*What to produce*. Print the first line of the material below and each line after it, exactly as written, ending with the line that contains "const OPENING_STEP = 0.45;".

--- BEGIN Collected material ---

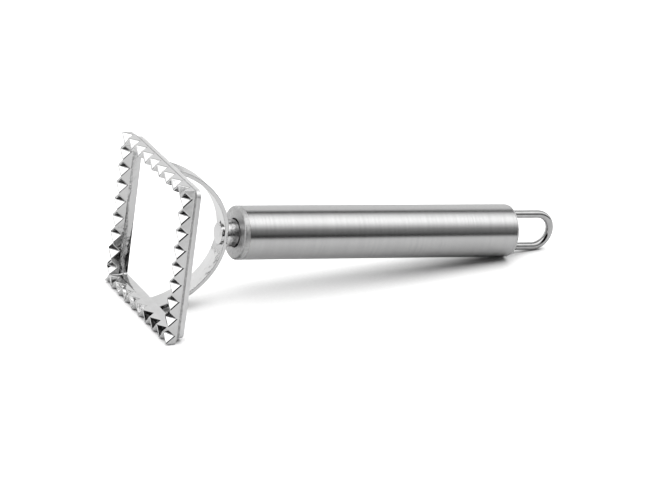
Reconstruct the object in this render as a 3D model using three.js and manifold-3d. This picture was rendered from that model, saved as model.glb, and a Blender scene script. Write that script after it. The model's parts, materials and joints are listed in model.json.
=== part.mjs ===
// A square pasta stamp cutter: a toothed square ring on an arched yoke, carried by a round tube handle
// that ends in a wire hanging loop. Millimetres. The tool is drawn in its own frame, with +X along the
// handle from the cutting edge to the loop, +Z up and x = 0 at the handle's front end. It is then laid
// down as it rests on a table.
import * as THREE from "three";
import { ConvexGeometry } from "three/addons/geometries/ConvexGeometry.js";
import { mergeVertices } from "three/addons/utils/BufferGeometryUtils.js";
import Module from "manifold-3d";

const wasm = await Module();
wasm.setup();

// Cutting ring
const RING_SIDE = 59;
const TEETH_PER_SIDE = 9;
const TOOTH_DEPTH = 3.15;
const EDGE_WIDTH = 3.75; // outer to inner side plane, across the teeth
const RIDGE_CUT = 0.45; // how much of the sharp ridge is ground off to leave a narrow land
const RING_DEPTH = 7.1;
const RING_FRONT_X = -35.8;
const FLANGE_BACK = 3.9; // depth where the toothed flange ends on the outside
const FLANGE_STEP = 1.6; // depth of the slope down to the back band
const BAND_INSET = 0.85;
const BAND_CORNER = 2.8;
const OPENING_INSET = 4.2;
const OPENING_SHOULDER = 3.4; // depth where the opening's shoulder starts
const OPENING_STEP = 0.45;

// The head, which is the ring and the yoke, droops a little on the handle.
const HEAD_LEAN = THREE.MathUtils.degToRad(-2.2);

// Yoke: an arched strip in the vertical mid-plane, half of an ellipse between its feet
const YOKE_CENTRE_X = -38.5;
const YOKE_REACH = 34.6; // half axis of the outer ellipse along the handle
const YOKE_HEIGHT = 28.8; // half axis of the outer ellipse across the handle
const YOKE_THICKNESS = 1.6;
const YOKE_WIDTH = 8.4;
const BOSS_RADIUS = 4;
const BOSS_FACE_X = -6.5;
const GUSSET_WIDTH = 2.8;
const GUSSET_REACH = 7.4; // tip of each gusset from the axis
const NECK_RADIUS = 5;
const NECK_END_X = 3;
const NECK_BORE_RADIUS = 3;
const NECK_BORE_BOTTOM_X = -2;

// Handle
const TUBE_RADIUS = 10;
const TUBE_WALL = 1;
const TUBE_END_X = 114.2;
const CAP_RIM = 2; // visible length of the front cap ahead of the tube
const CAP_EDGE_ROUND = 0.9;
const CAP_END_X = 9;
const SPIGOT_RADIUS = 8.7;
const CAP_POCKET_RADIUS = 5.4;
const CAP_POCKET_DEPTH = 3.4;
const SCREW_HOLE_RADIUS = 3.1;
const SEAM = 0.15; // between a cap and the tube's end
const REAR_CAP_RADIUS = 9.75;
const REAR_CAP_RIM = 0.35;
const REAR_DOME = 0.7;
const REAR_CAP_START_X = 110.4;

// Fastening inside the handle
const CLEARANCE = 0.35;
const SCREW_RADIUS = 2.65;
const SCREW_END_X = 15.5;
const WASHER_RADIUS = 5.6;
const WASHER_THICKNESS = 1;
const NUT_ACROSS_FLATS = 10;
const NUT_THICKNESS = 4;

// Hanging loop
const WIRE_RADIUS = 1.45;
const LOOP_HALF_SPACING = 6.6;
const LOOP_BEND_X = 127;
const WIRE_HEAD_RADIUS = 2.1;
const WIRE_HEAD_THICKNESS = 0.8;

// Curve resolution
const ROUND_SIDES = 40;
const WIRE_SIDES = 12;
const ARCH_SEGMENTS = 40;

const chrome = new THREE.MeshStandardMaterial({ color: 0xd9dbdd, metalness: 1, roughness: 0.12 });
const brushedSteel = new THREE.MeshStandardMaterial({ color: 0xb4b3b0, metalness: 1, roughness: 0.35 });
const blastedSteel = new THREE.MeshStandardMaterial({ color: 0x9d9c99, metalness: 1, roughness: 0.5 });
const brightWire = new THREE.MeshStandardMaterial({ color: 0xc4c4c2, metalness: 1, roughness: 0.15 });
const zincedSteel = new THREE.MeshStandardMaterial({ color: 0xa3a6a8, metalness: 1, roughness: 0.4 });

// --- Solids --------------------------------------------------------------------------------------

function solidFrom(geometry) {
  const bare = geometry.clone();
  bare.deleteAttribute("normal");
  bare.deleteAttribute("uv");
  const merged = mergeVertices(bare, 1e-4);
  const corners = merged.index.array;
  const kept = [];
  for (let i = 0; i < corners.length; i += 3) {
    const [a, b, c] = corners.subarray(i, i + 3);
    if (a !== b && b !== c && c !== a) kept.push(a, b, c);
  }
  return new wasm.Manifold(
    new wasm.Mesh({
      numProp: 3,
      vertProperties: merged.attributes.position.array,
      triVerts: new Uint32Array(kept),
    }),
  );
}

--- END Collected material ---

*Solution to this exercise*.
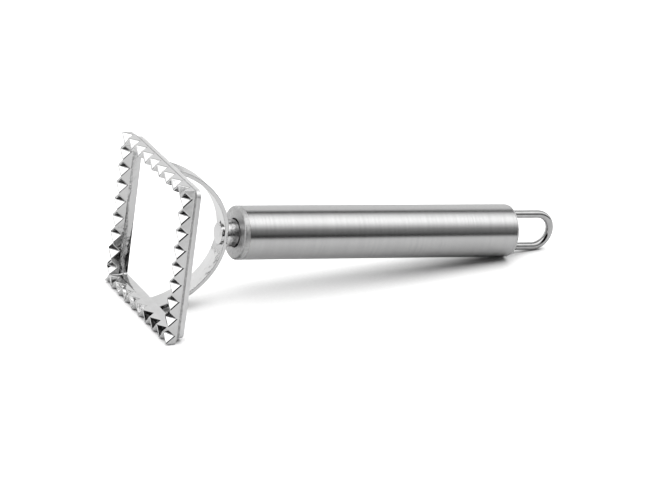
Reconstruct the object in this render as a 3D model using three.js and manifold-3d. This picture was rendered from that model, saved as model.glb, and a Blender scene script. Write that script after it. The model's parts, materials and joints are listed in model.json.
=== part.mjs ===
// A square pasta stamp cutter: a toothed square ring on an arched yoke, carried by a round tube handle
// that ends in a wire hanging loop. Millimetres. The tool is drawn in its own frame, with +X along the
// handle from the cutting edge to the loop, +Z up and x = 0 at the handle's front end. It is then laid
// down as it rests on a table.
import * as THREE from "three";
import { ConvexGeometry } from "three/addons/geometries/ConvexGeometry.js";
import { mergeVertices } from "three/addons/utils/BufferGeometryUtils.js";
import Module from "manifold-3d";

const wasm = await Module();
wasm.setup();

// Cutting ring
const RING_SIDE = 59;
const TEETH_PER_SIDE = 9;
const TOOTH_DEPTH = 3.15;
const EDGE_WIDTH = 3.75; // outer to inner side plane, across the teeth
const RIDGE_CUT = 0.45; // how much of the sharp ridge is ground off to leave a narrow land
const RING_DEPTH = 7.1;
const RING_FRONT_X = -35.8;
const FLANGE_BACK = 3.9; // depth where the toothed flange ends on the outside
const FLANGE_STEP = 1.6; // depth of the slope down to the back band
const BAND_INSET = 0.85;
const BAND_CORNER = 2.8;
const OPENING_INSET = 4.2;
const OPENING_SHOULDER = 3.4; // depth where the opening's shoulder starts
const OPENING_STEP = 0.45;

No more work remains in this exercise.